The French Quarter Deanie’s location brings the humble flavors of Louisiana’s lakes, rivers, and bayous to a more accessible location. While you can get an array of New Orleans seafood favorites at Deanie’s, I’m sending you there for the boiled seafood (yes boiled). Boiled shrimp, crawfish, and crabs are a springtime staple in New Orleans, and you’ll thank yourself for trying them. If you’re not used to spicy eats, you may want to ask for extra butter and potatoes with your meal. The fried seafood is also great if that’s more your cup of tea.
If you’re open to wandering off the beaten path, their 1713 Lake Ave location gives a fuller experience of this type of cuisine without the tourist prices, but the French Quarter location will still deliver the basics. Cajun Seafood at 1479 N Claiborne Ave would be a closer option to enjoy this simpler fare.
- Antoine’s Restaurant, 713 Saint Louis St (menu)
I have two primary reasons for recommending Antoine’s Restaurant. First, it’s the oldest family-owned restaurant in the country. If you study New Orleans history, or even anyone who has visited New Orleans over the last 175 years, there’s a chance they ate in this very restaurant. And if that’s not enough of a draw for the historically-minded, they offer tours that include the signed photos and stories of famous patrons. Hard to pass up.
Second, they serve French Creole cuisine that you really can’t get in other parts of the country (Arnaud’s and Galatoire’s are also staples of this genre). The food is a little on the expensive side, but if you’re visiting New Orleans, it’s something you really should experience. I enjoy the Huitres Bienville and the Filet de Gulf Poisson aux Ecrevisses Cardinal, but anything you order there will be delicious. They’re also famous for their Pommes de terre soufflées, puffed potatoes, and they make a great Sazerac, New Orleans’ signature cocktail.
- Dooky Chase’s Restaurant, 2301 Orleans Avenue (menu)
Michel Martin’s interview of renowned chef Leah Chase gives a good sense of why a trip to Dooky Chase’s is a must for visitors to New Orleans. Chase made her restaurant a frequent meeting place for local Civil Rights activists and helped facilitate resistance to Jim Crow by fostering relationships through food and integrated space. Famous patrons included politicians, activists, athletes, and entertainers like Hank Aaron, Ray Charles, Sarah Vaughan, Martin Luther King, A. Philip Randolph, George W. Bush, and Barak Obama. But don’t take my word for it; these oral histories conducted by Loyola University New Orleans illustrate the importance of the restaurant to African Americans in New Orleans and local activism in the city that gave us Plessy v. Ferguson. This stop is required for historians of politics, race, and labor as well as anyone appreciative of the struggle for equality.
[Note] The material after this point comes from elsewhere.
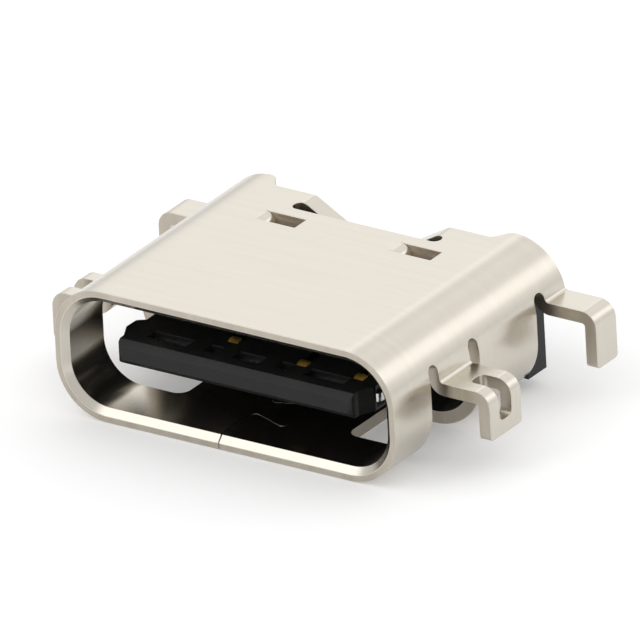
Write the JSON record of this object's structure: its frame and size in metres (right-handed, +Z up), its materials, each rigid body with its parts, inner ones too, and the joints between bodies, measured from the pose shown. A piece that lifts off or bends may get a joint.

Dooky Chase’s lunch buffet is a great place to sample New Orleans favorites like red beans and rice, stewed okra, gumbo, and collard greens. Just be sure to learn from President Obama’s mistakes and put the hot sauce away when you’re eating your gumbo.
- Ruby Slipper, 1005 Canal St (menu)
Let’s say you stay out late listening to music at Snug Harbor or one of the many excellent venues on Frenchman Street. Maybe this activity even involves consuming adult beverages. Whatever the case, the Ruby Slipper is an excellent place to grab a rejuvenating brunch on Canal Street (the Palace Café is a close second). The restaurant is part of the post-Katrina rebirth of the city and takes its name from Dorothy’s famous realization in The Wizard of Oz that “there’s no place like home.” What better way to pay tribute to the city and remember those displaced by the hurricane?
I should admit that it holds a special place in my heart in part because it first opened in my own Mid City neighborhood, but wherever you’re from, the Ruby Slipper won’t disappoint. I’m a sucker for a good omelet and their “Louisianan” can certainly compete with the best of them. My three-year-old daughter swears by the pancakes.
Honestly, New Orleans boasts an array of fabulous restaurants and you should be in good shape almost anywhere you choose to dine. I’ve really enjoyed contemporary establishments like the Red Fish Grill and Café Amelie or tourist hot-spots like the Gumbo Shop and Bourbon House. If you’re looking to experience the unique food culture of New Orleans, however, you could do worse than those on my list.